SOURCE DATA |

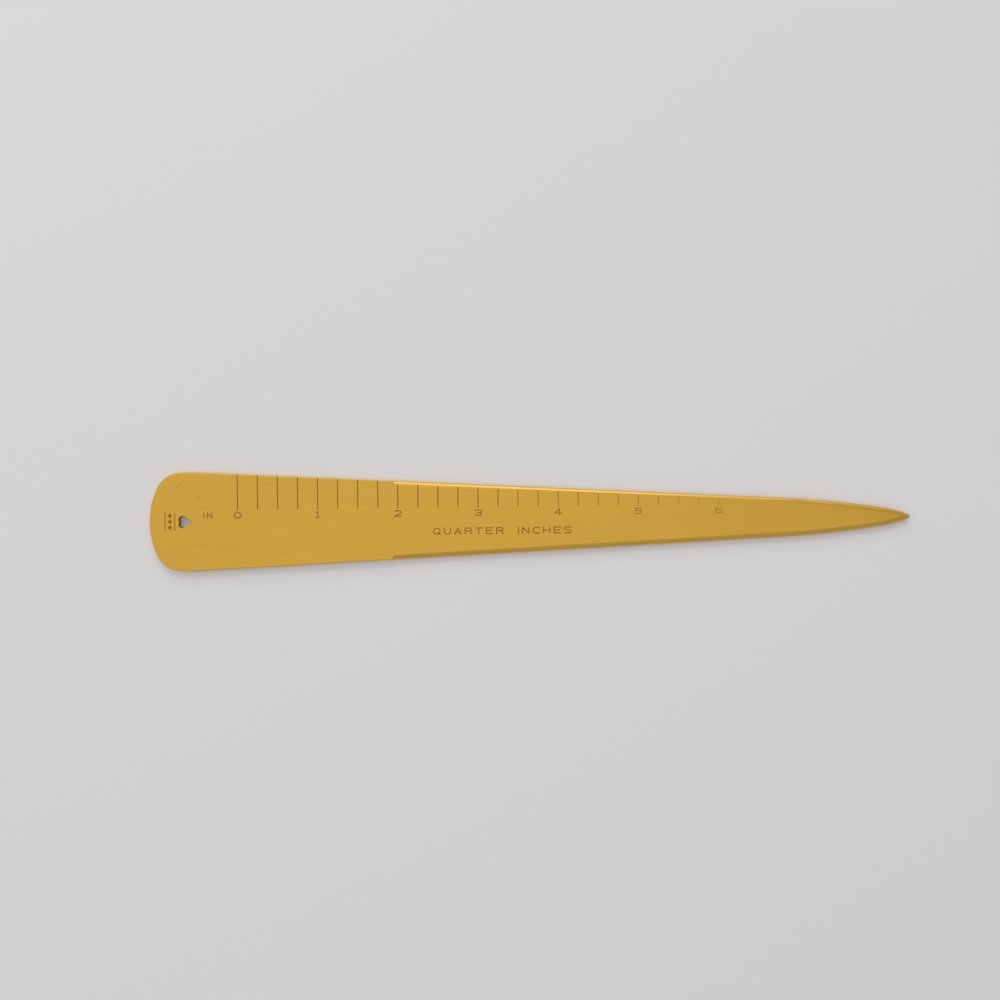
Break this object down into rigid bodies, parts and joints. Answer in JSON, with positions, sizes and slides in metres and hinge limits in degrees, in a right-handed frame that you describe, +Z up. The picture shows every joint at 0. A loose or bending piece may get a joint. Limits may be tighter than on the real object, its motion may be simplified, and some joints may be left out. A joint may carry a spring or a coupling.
{
  "type": "letter opener with inch rule",
  "caption": "Flat tapered brass letter opener with a rounded end, a heart-shaped hanging hole, ground edges to a curved point, and an etched inch rule filled with dark enamel.",
  "frame": {"origin": "on the underside, at the middle of the length and on the centre line", "axes": "+X along the blade towards the point, +Y across it towards the edge with the rule's lines, +Z up out of the etched face"},
  "size_m": [0.241, 0.0314, 0.0024],
  "materials": {
    "brass": "satin, brushed along the blade",
    "enamel": "dark brown enamel, dull, rubbed thin"
  },
  "bodies": {
    "root": {"blade": "brass", "inch_line_fill": "enamel", "quarter_line_fill": "enamel", "numeral_0_fill": "enamel", "numeral_1_fill": "enamel", "numeral_2_fill": "enamel", "numeral_3_fill": "enamel", "numeral_4_fill": "enamel", "numeral_5_fill": "enamel", "numeral_6_fill": "enamel", "unit_label_fill": "enamel", "caption_fill": "enamel", "ornament_fill": "enamel"}
  },
  "joints": []
}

PROBLEM | Copy down the material exactly as written.

SOLUTION TO THIS EXERCISE |
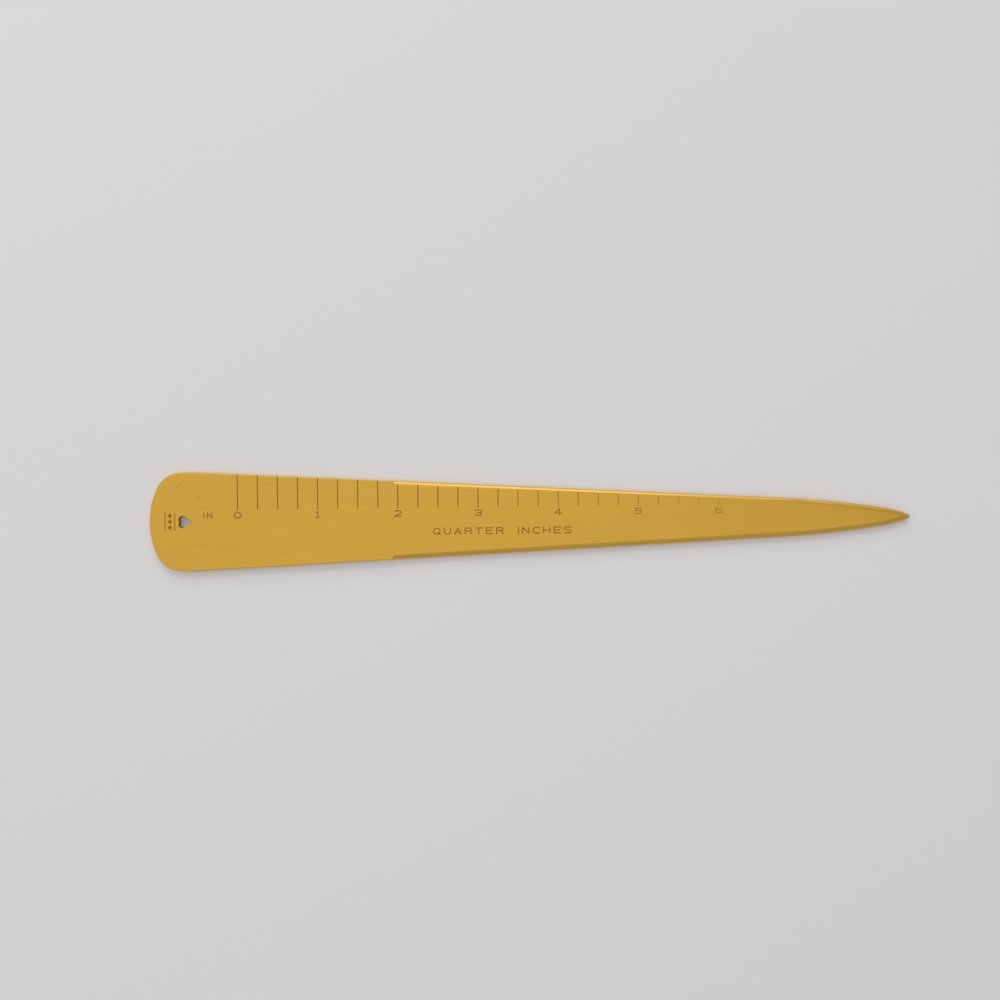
Break this object down into rigid bodies, parts and joints. Answer in JSON, with positions, sizes and slides in metres and hinge limits in degrees, in a right-handed frame that you describe, +Z up. The picture shows every joint at 0. A loose or bending piece may get a joint. Limits may be tighter than on the real object, its motion may be simplified, and some joints may be left out. A joint may carry a spring or a coupling.
{
  "type": "letter opener with inch rule",
  "caption": "Flat tapered brass letter opener with a rounded end, a heart-shaped hanging hole, ground edges to a curved point, and an etched inch rule filled with dark enamel.",
  "frame": {"origin": "on the underside, at the middle of the length and on the centre line", "axes": "+X along the blade towards the point, +Y across it towards the edge with the rule's lines, +Z up out of the etched face"},
  "size_m": [0.241, 0.0314, 0.0024],
  "materials": {
    "brass": "satin, brushed along the blade",
    "enamel": "dark brown enamel, dull, rubbed thin"
  },
  "bodies": {
    "root": {"blade": "brass", "inch_line_fill": "enamel", "quarter_line_fill": "enamel", "numeral_0_fill": "enamel", "numeral_1_fill": "enamel", "numeral_2_fill": "enamel", "numeral_3_fill": "enamel", "numeral_4_fill": "enamel", "numeral_5_fill": "enamel", "numeral_6_fill": "enamel", "unit_label_fill": "enamel", "caption_fill": "enamel", "ornament_fill": "enamel"}
  },
  "joints": []
}